Markets now price up to a ~75% chance of the Bank of England raising rates toward 4% before end-2026 after Brent crude spiked as much as 27% overnight to nearly $120/bbl. Five-year swap rates jumped above 4% for the first time in a year and short-term gilt borrowing costs rose sharply as traders repriced higher inflation risk, increasing prospects of BOE tightening. Chancellor Rachel Reeves and G7 ministers are discussing releasing global oil reserves, while economists warn a sustained commodity shock would act as a tax on consumers and corporates.

Analysis

The immediate market mechanism to watch is the transmission through the swap curve into mortgage and corporate funding costs: a sustained oil shock that keeps 5y swaps elevated by ~75–150bp for 3–12 months will reprice new mortgage originations and reset a material chunk of UK variable-rate mortgages, compressing households’ real disposable income and raising near-term unsecured credit delinquency risk. UK banks’ NII benefits from higher short-to-intermediate rates, but that boost is front-loaded and likely overwhelmed by higher provisioning if unemployment or consumer defaults begin rising after 3–12 months.
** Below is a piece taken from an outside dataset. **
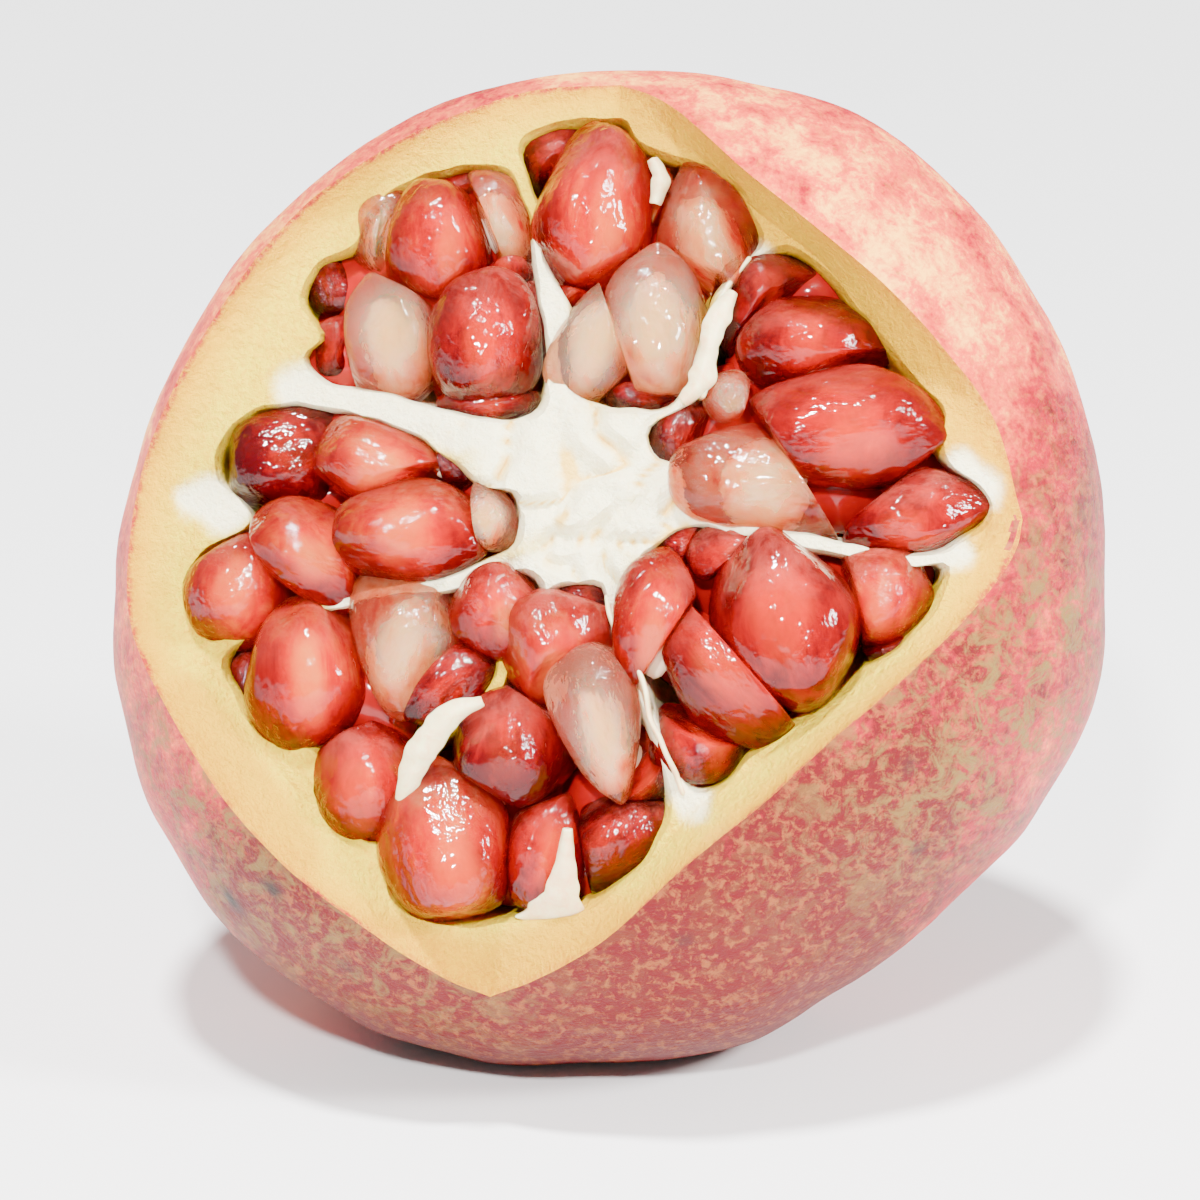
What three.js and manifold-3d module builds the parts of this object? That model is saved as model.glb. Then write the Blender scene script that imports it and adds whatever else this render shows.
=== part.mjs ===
import * as THREE from 'three';
import { mergeVertices } from 'three/addons/utils/BufferGeometryUtils.js';
import Module from 'manifold-3d';

// An open pomegranate, in millimetres. It is built in its own face frame: x to the right of the
// opening, y up across it, z out of it. The whole group is then turned so that the opening looks
// forward and a little up, and the fruit rests on a small flat spot at z = 0.

// Driving sizes of the fruit
const FRUIT_RADIUS = 45;
const DEPTH_RADIUS = 41.4;
const RIND_THICKNESS = 5.2;
const OPENING_TILT_DEG = 15;
const REST_SPOT_DEPTH = 1.9;
const EYE_DISTANCE = 405;

// Places on the photograph are given in its 1200 x 1200 pixels
const FRUIT_CENTRE_PX = [609, 567];
const FRUIT_RADIUS_PX = 498;
const PX_PER_MM = 10.998;

// Gap between an aril bunch and the husk around it, and between two bunches
const GAP = 0.35;

// How far the pith core of a bunch lies under the face, so that the arils stand out of it
const CORE_DROP = 4.2;

// Outline of the whole fruit: its radius in pixels every 15 degrees, from the right, anticlockwise
const OUTLINE_STEP_DEG = 15;
const OUTLINE_RADII_PX = [
  497, 501, 506, 513, 519, 505, 497, 495, 489, 484, 481, 484,
  495, 508, 520, 527, 523, 512, 498, 497, 482, 482, 495, 506,
];

// Outer edge of the cut rim, in three arcs between its corners
const OUTER_LEFT_PX = [
  [620, 82], [521, 92], [416, 131], [310, 201], [233, 289], [179, 377], [141, 470], [126, 559],
  [133, 640], [177, 728], [230, 809], [289, 872], [367, 931], [444, 981], [490, 1000],
];
const OUTER_BOTTOM_RIGHT_PX = [
  [490, 1000], [538, 980], [607, 940], [681, 872], [758, 809], [828, 745], [902, 682], [968, 619],
  [1014, 556], [1025, 520],
];
const OUTER_TOP_RIGHT_PX = [
  [1025, 520], [996, 418], [944, 348], [881, 281], [810, 222], [740, 166], [670, 105], [620, 82],
];

// Inner edge of the cut rim, where the pale rind ends and the chambers begin
const INNER_LEFT_PX = [
  [620, 118], [520, 142], [430, 168], [355, 212], [300, 275], [262, 340], [240, 390], [212, 445],
  [205, 505], [185, 570], [192, 630], [228, 692], [262, 748], [305, 800], [375, 858], [440, 912],
  [500, 930],
];
const INNER_BOTTOM_RIGHT_PX = [
  [500, 930], [575, 912], [645, 868], [700, 805], [760, 760], [815, 712], [870, 670], [915, 628],
  [955, 575], [992, 520],
];
const INNER_TOP_RIGHT_PX = [
  [992, 520], [978, 475], [940, 415], [885, 342], [825, 266], [757, 212], [702, 160], [655, 132],
  [620, 118],
];
const ARC_STEPS = [28, 16, 14];

// Face of the opening: its height over the fruit's mid-plane at a point of the face frame
const FACE_HEIGHT = 25.9;
const FACE_SLOPE_X = 0.185;
const FACE_SLOPE_Y = -0.128;
const FACE_DOME = 0.0045;
const RIM_LIP = 0.8;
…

Credit markets will bifurcate: commodity exporters and energy-capex names are the obvious beneficiaries, but the less obvious winners are short-cycle E&P and service firms with low leverage that can ramp activity within 6–9 months; these capture margin upside faster than integrated majors. On the liability side, corporate borrowers with heavy 1–5 year refinancing needs face step-up funding costs, so expect spread widening of 50–150bp for BBB-rated UK corporates if oil-driven inflation persists beyond a quarter. There is a distinct central-bank policy risk cliff: if the oil move is persistent, the BoE swaps its forward guidance from cuts to hikes, compressing equity multiples in interest-rate-sensitive sectors (REITs, utilities, consumer durables) over a 3–12 month horizon. Conversely, a coordinated SPR release or rapid de-escalation could knock 20–30% off the realised oil volatility within days, causing a swift reversal in rate expectations — so position sizing and optionality are paramount.